Logansdad - If you have a digital image of, say, 4749 x 3167, it's 4749 pixels wide x 3167 pixels vertical. It isn't actually "at 240dpi" - but you could print it at 240dpi - or 300dpi, so on. Some printer applications will resample to print, but aren't always very accurate.
At printer 240dpi that image will print at 19.78" x 13.19" - call it 19.8 x 13.2, in inches. At printer 300dpi it would be 15.83" x 10.55".
Either way, the AR (Aspect Ratio) is very close to 3:2 - so it's probably from a DSLR. P&S images are mostly 4:3, though some higher end P&S cameras also offer 3:2, 16:9, and a few, 1:1.
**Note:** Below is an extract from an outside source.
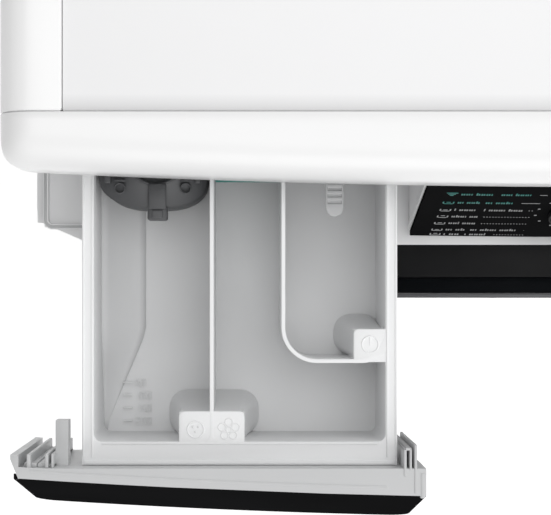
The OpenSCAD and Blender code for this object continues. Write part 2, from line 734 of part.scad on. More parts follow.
module counterweights() color([0.62, 0.61, 0.59]) at_front() {
    difference() {
        ring(mouth_r + 15, tub_r - 6, tub_v - 24, tub_v - 5.2);
        block([-half_w, 0, lip_z - 10], [half_w, 100, 999]);
    }
    difference() {
        block([15 - tray_x, tub_split + 16, door_z + tub_r - 30], [125, tub_end - 8, door_z + tub_r + 46]);
        bar_y(tub_r + 0.2, 0, 700, 0, door_z);
    }
}

module heater() color([0.6, 0.6, 0.62]) at_front() {
    z = door_z - tub_r + 16;
    for (s = [-1, 1]) bar_y(3.5, tub_end - 240, tub_end + 14, s * 35, z);
    bar_x(3.5, -35, 35, tub_end - 240, z);
    for (s = [-1, 1]) block([s * 35 - 8, tub_end + 12.2, z - 8], [s * 35 + 8, tub_end + 16, z + 8]);
}

damper_top = door_z - sqrt(tub_r * tub_r - damper_x * damper_x);

module damper_cylinders() color([0.3, 0.3, 0.32]) at_front() for (s = [-1, 1]) difference() {
    bar_z(14, base_z + 4, 165, s * damper_x, damper_v);
    bar_z(6 + run_fit, base_z + 24, 200, s * damper_x, damper_v);
}

module damper_rods() color([0.75, 0.76, 0.78]) at_front() for (s = [-1, 1]) difference() {
    union() {
        bar_z(6, 78, damper_top + 12, s * damper_x, damper_v);
        bar_z(11, damper_top - 26, damper_top + 12, s * damper_x, damper_v);
    }
    bar_y(tub_r + 0.2, 0, 700, 0, door_z);
}

// A round wire wound into a coil, as one tube along a helix
module coil(r, wire, turns, h, steps = 12, sides = 6) {
    n = turns * steps;
    rings = [for (i = [0 : n]) let (a = 360 * i / steps, z = h * i / n)
        [for (j = [0 : sides - 1]) let (b = 360 * j / sides, d = r + wire * cos(b))
            [d * cos(a), d * sin(a), z + wire * sin(b)]]];
    last = n * sides;
    polyhedron(
        points = [for (ring_points = rings) each ring_points],
        faces = concat(
            [[for (j = [sides - 1 : -1 : 0]) j]],
            [[for (j = [0 : sides - 1]) last + j]],
            [for (i = [0 : n - 1], j = [0 : sides - 1]) let (k = (j + 1) % sides)
                [i * sides + j, i * sides + k, (i + 1) * sides + k, (i + 1) * sides + j]]
        )
    );
}

spring_foot = door_z + 178;

module tub_springs() color([0.7, 0.71, 0.72]) at_front() for (s = [-1, 1])
    translate([s * spring_x, spring_v, spring_foot + 2]) coil(11, 1.6, 14, top_z - 14 - spring_foot - 4);

module tub_hoses() color([0.15, 0.15, 0.16]) at_front() {
    difference() {
        bar_z(22, 68.2, door_z - tub_r + 32, 120, 100);
        bar_z(18, 60, 300, 120, 100);
        bar_y(tub_r + 0.2, 0, 700, 0, door_z);
    }
    x = -tray_x - tray_w / 2;
    difference() {
        bar_z(18, door_z + 150, tray_floor_z - 14.2, x, 190);
        bar_z(15, door_z + 140, tray_floor_z, x, 190);
        bar_y(tub_r + 8.2, 0, 700, 0, door_z);
    }
}

module gasket() color([0.45, 0.46, 0.48]) at_front() turned() polygon([
    [161, panel_v - 2.6], [187, panel_v - 2.6], [187, panel_v - 0.1], [177.6, panel_v - 0.1],
    [177.6, 8], [170, 9], [170, 17], [176, 20], [176, 25], [mouth_r + 8, 27],
    [mouth_r + 8, tub_v - 5.2], [mouth_r + 4.2, tub_v - 5.2], [mouth_r + 4.2, tub_v - 15.3],
    [163, tub_v - 15.3], [161, 22], [172, 21], [166, 15], [166, 6], [161, 4]
]);

// ---- door ----------------------------------------------------------------------------------

module handle_space(grow) {
    block([handle_x - 6 - grow, -door_proud - 5, door_z - 46 - grow],
          [door_r + 20, handle_v + 12 + grow, door_z + 46 + grow]);
}

module door_frame() color([0.12, 0.12, 0.13]) at_front() {
    difference() {
        turned() polygon([
            [152.5, frame_back_v], [door_r - 3, frame_back_v], [door_r, frame_back_v - 3],
            [door_r, -door_proud + 12.2], [168, -door_proud + 12.2], [168, frame_back_v - 8],
            [152.5, frame_back_v - 8]
        ]);
        handle_space(0);
        block([latch_x - 8, frame_back_v - 16, door_z - 13], [latch_x + 12, 20, door_z + 13]);
        bar_z(2.5, door_z - 24, door_z + 24, latch_x, latch_v);
        bar_z(2.5, door_z - 60, door_z + 60, handle_x, handle_v);
    }
    // the barrel that turns on the hinge's pin
    difference() {
        union() {
            bar_z(knuckle_r, door_z - hinge_reach + 13, door_z + hinge_reach - 13, hinge_x, hinge_v);
            block([hinge_x, hinge_v - 5, door_z - hinge_reach + 13],
                  [-door_r + 12, hinge_v + 5, door_z + hinge_reach - 13]);
        }
        bar_z(3 + run_fit, 0, 900, hinge_x, hinge_v);
        turned() translate([0, -door_proud]) square([door_r - 2, door_proud]);
    }
}

module door_cover() color([0.04, 0.045, 0.06]) at_front() difference() {
    turned() polygon([
        [0, -door_proud - 1], [150, -door_proud + 2.8], [door_r - 1, -door_proud + 2.8],
        [door_r - 1, -door_proud + 12], [0, -door_proud + 12]
    ]);
    handle_space(0);
    bar_z(2.5, door_z - 60, door_z + 60, handle_x, handle_v);
    turned() translate([0, -door_proud + 6]) square([160, 10]);
}

module door_trim_ring() color([0.4, 0.41, 0.43]) at_front() difference() {
    ring(door_r - 20, door_r, -door_proud, -door_proud + 2.7);
    handle_space(0);
}

module door_glass() color([0.6, 0.65, 0.68, 0.5]) at_front() turned() polygon([
    [bowl_r - 8, frame_back_v - 8.2], [166, frame_back_v - 8.2], [166, frame_back_v - 12],
    [bowl_r - 13, frame_back_v - 12], [bowl_r - 42, bowl_depth - 11], [0, bowl_depth - 5],
    [0, bowl_depth], [bowl_r - 38, bowl_depth - 6], [bowl_r, 0], [bowl_r, frame_back_v - 8.2 + eps]
]);

module door_handle() color([0.1, 0.1, 0.11]) at_front() difference() {
    union() {
        bar_z(4.6, door_z - 44, door_z + 44, handle_x, handle_v);
        intersection() {
            block([handle_x, handle_v - 4, door_z - 44], [door_r + 5, handle_v + 3, door_z + 44]);
            bar_y(door_r - 1, -90, 90, 0, door_z);
        }
    }
    bar_z(2.5 + run_fit, door_z - 60, door_z + 60, handle_x, handle_v);
}

module latch_hook() color([0.75, 0.76, 0.78]) at_front() difference() {
    union() {
        bar_z(5, door_z - 9, door_z + 9, latch_x, latch_v);
        block([latch_x - 3, latch_v, door_z - 9], [latch_x + 3, 6, door_z + 9]);
        block([latch_x - 3, 2, door_z - 9], [latch_x + 8, 6, door_z + 9]);
    }
    bar_z(2.5 + run_fit, 0, 900, latch_x, latch_v);
}

module door_lock() color([0.88, 0.88, 0.88]) at_front() difference() {
    block([latch_x - 16, panel_v + sheet_t + 0.1, door_z - 40], [latch_x + 20, 14, door_z + 40]);
    block([latch_x - 11, -20, door_z - 14], [latch_x + 15, 11, door_z + 14]);
}

knuckle_r = 8;

module hinge_bracket() color([0.6, 0.61, 0.63]) at_front() difference() {
    union() {
        block([hinge_x - 22, panel_v - 3, door_z - hinge_reach - 24],
              [hinge_x + 8, panel_v - 0.1, door_z + hinge_reach + 24]);
        for (s = [-1, 1]) {
            z = door_z + s * hinge_reach;
            bar_z(knuckle_r, z - 12, z + 12, hinge_x, hinge_v);
            block([hinge_x - 6, hinge_v, z - 12], [hinge_x + 6, panel_v - 1, z + 12]);
        }
    }
    bar_z(3, 0, 900, hinge_x, hinge_v);
}

module hinge_pin() color([0.8, 0.8, 0.82]) at_front()
    bar_z(3, door_z - hinge_reach - 14, door_z + hinge_reach + 14, hinge_x, hinge_v);

module door_pins() color([0.8, 0.8, 0.82]) at_front() {
    bar_z(2.5, door_z - 22, door_z + 22, latch_x, latch_v);
    bar_z(2.5, door_z - 58, door_z + 58, handle_x, handle_v);
}

worktop_board();
worktop_front_trim();
worktop_side_trims();
side_panels();
front_panel();
rear_panel();
rear_cover();
base_tray();
plinth_panel();
top_brace();
fascia_housing();
fascia_lens();
display_window();
control_board();
dispenser_housing();
inlet_valve();
cabinet_hoses();
drain_pump();
door_lock();
hinge_bracket();
hinge_pin();
gasket();
tub_springs();
damper_cylinders();
rear_feet();
foot_left();
foot_right();
filter_cap();
filter_flap();
program_knob();
power_button();
start_button();
option_button();
drawer_tray();
drawer_front();
drawer_lens();
liquid_insert();
siphon_cap();
release_tongue();
tub_front();
tub_rear();
counterweights();
motor();
heater();
bearings();
drive_belt();
damper_rods();
tub_hoses();
drum();
drum_lifters();
drum_spider();
drum_pulley();
motor_pulley();
door_frame();
door_cover();
door_trim_ring();
door_glass();
door_handle();
latch_hook();
door_pins();
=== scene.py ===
import math
import json
import bpy
import bmesh
from mathutils import Matrix, Vector


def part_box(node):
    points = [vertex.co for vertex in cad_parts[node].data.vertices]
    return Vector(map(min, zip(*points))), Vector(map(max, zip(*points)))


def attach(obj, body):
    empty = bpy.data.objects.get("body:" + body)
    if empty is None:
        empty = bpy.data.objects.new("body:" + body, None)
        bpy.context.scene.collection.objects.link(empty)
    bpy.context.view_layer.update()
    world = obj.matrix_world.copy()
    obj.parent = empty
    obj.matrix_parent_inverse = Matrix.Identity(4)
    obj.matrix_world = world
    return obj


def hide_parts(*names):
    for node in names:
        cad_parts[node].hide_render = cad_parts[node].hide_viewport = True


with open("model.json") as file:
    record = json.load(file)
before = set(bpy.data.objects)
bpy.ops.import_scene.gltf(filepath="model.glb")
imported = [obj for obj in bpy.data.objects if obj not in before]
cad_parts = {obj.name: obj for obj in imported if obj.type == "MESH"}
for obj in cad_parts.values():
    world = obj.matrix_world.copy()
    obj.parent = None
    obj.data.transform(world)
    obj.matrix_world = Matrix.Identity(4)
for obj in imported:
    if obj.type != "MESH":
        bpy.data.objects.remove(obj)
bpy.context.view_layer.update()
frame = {"nodes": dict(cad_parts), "record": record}
scene = bpy.context.scene
print("frame loaded:", len(frame["nodes"]), "nodes")


# shader maths
class Wire:
    def __init__(self, mat, socket):
        self.mat = mat
        self.socket = socket

    def math(self, operation, other):
        return self.mat.node("ShaderNodeMath", {"operation": operation}, {0: self, 1: other})

    def __sub__(self, other):
        return self.math("SUBTRACT", other)

    def __mul__(self, other):
        return self.math("MULTIPLY", other)

    def __rsub__(self, other):
        return self.mat.node("ShaderNodeMath", {"operation": "SUBTRACT"}, {0: other, 1: self})


class Finish:
    def __init__(self, name):
        self.material = bpy.data.materials.new(name)
        self.material.use_nodes = True
        self.tree = self.material.node_tree
        self.shader = self.tree.nodes["Principled BSDF"]

    def node(self, kind, settings=None, inputs=None, output=0):
        made = self.tree.nodes.new(kind)
        for key, value in (settings or {}).items():
            setattr(made, key, value)
        for key, value in (inputs or {}).items():
            self.feed(made.inputs[key], value)
        return Wire(self, made.outputs[output])

    def feed(self, socket, value):
        if isinstance(value, Wire):
            self.tree.links.new(value.socket, socket)
        else:
            socket.default_value = value

    def set(self, name, value):
        self.feed(self.shader.inputs[name], value)

    def place(self):
        return self.node("ShaderNodeTexCoord", {}, {}, "Object")

    def noise(self, scale, detail=3.0, stretch=None):
        where = self.place()
        if stretch:
            where = self.node("ShaderNodeMapping", {}, {"Vector": where, "Scale": stretch}, "Vector")
        return self.node("ShaderNodeTexNoise", {}, {"Vector": where, "Scale": scale, "Detail": detail}, 0)

    def ramp(self, value, low, high, atLow=0.0, atHigh=1.0):
        return self.node("ShaderNodeMapRange", {"clamp": True}, {
            "Value": value, "From Min": low, "From Max": high, "To Min": atLow, "To Max": atHigh})

    def part(self, vector, index):
        return self.node("ShaderNodeSeparateXYZ", {}, {0: vector}, index)

    def tint(self, colour, grey):
        return self.node("ShaderNodeVectorMath", {"operation": "SCALE"}, {0: colour[:3], "Scale": grey})

    def mix(self, factor, first, second):
        return self.node("ShaderNodeMix", {"data_type": "RGBA"}, {0: factor, 6: first, 7: second}, 2)

    def bump(self, height, distance, strength=1.0):
        self.set("Normal", self.node("ShaderNodeBump", {}, {
            "Height": height, "Distance": distance, "Strength": strength}))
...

Your desired printout is 8 x 10 - which AR is 5:4. While Photoshop 'can' resample a 3:2 image to 5:4 - that would skew and ruin the content. That is, you can't resize Aspect Ratios without skewing the image.
You will have to crop, to get the 5:4 AR. In 3:2 the vertical is 66% of the width, in 5:4 the vertical is 80% of the width. So you can see which way the cropping has to go. Only you know the content of that image, and how it was composed, to decide whether the crop will be at one edge only, or partly at that edge and partly at the opposite edge.
You say, "raw tif" - do you mean a TIFF image exported from RAW processing? If so - that's already the best quality, in a lossless format. Changing to JPEG, which is a "lossy" format, will degrade the image slightly. If your printer can't handle TIFF, you have Photoshop - so convert the TIFF to PSD, which is a very good non-lossy format native to the Adobe programs.
Almost any printer will take PSD as the output feed from Photoshop.
Once you have your 5:4 image AR, you'll need to decide whether to use the printer's resampling to get the actual 10 x 8 printout size - or use Photoshop to resample. Photoshop is by far the best at resampling - the program has been in the advanced imaging business for quite some time. Use the Bicubic option, it's most accurate.
For a printout at 8 x 10 at 240dpi, without printer resampling, the image will be 1920 x 2400.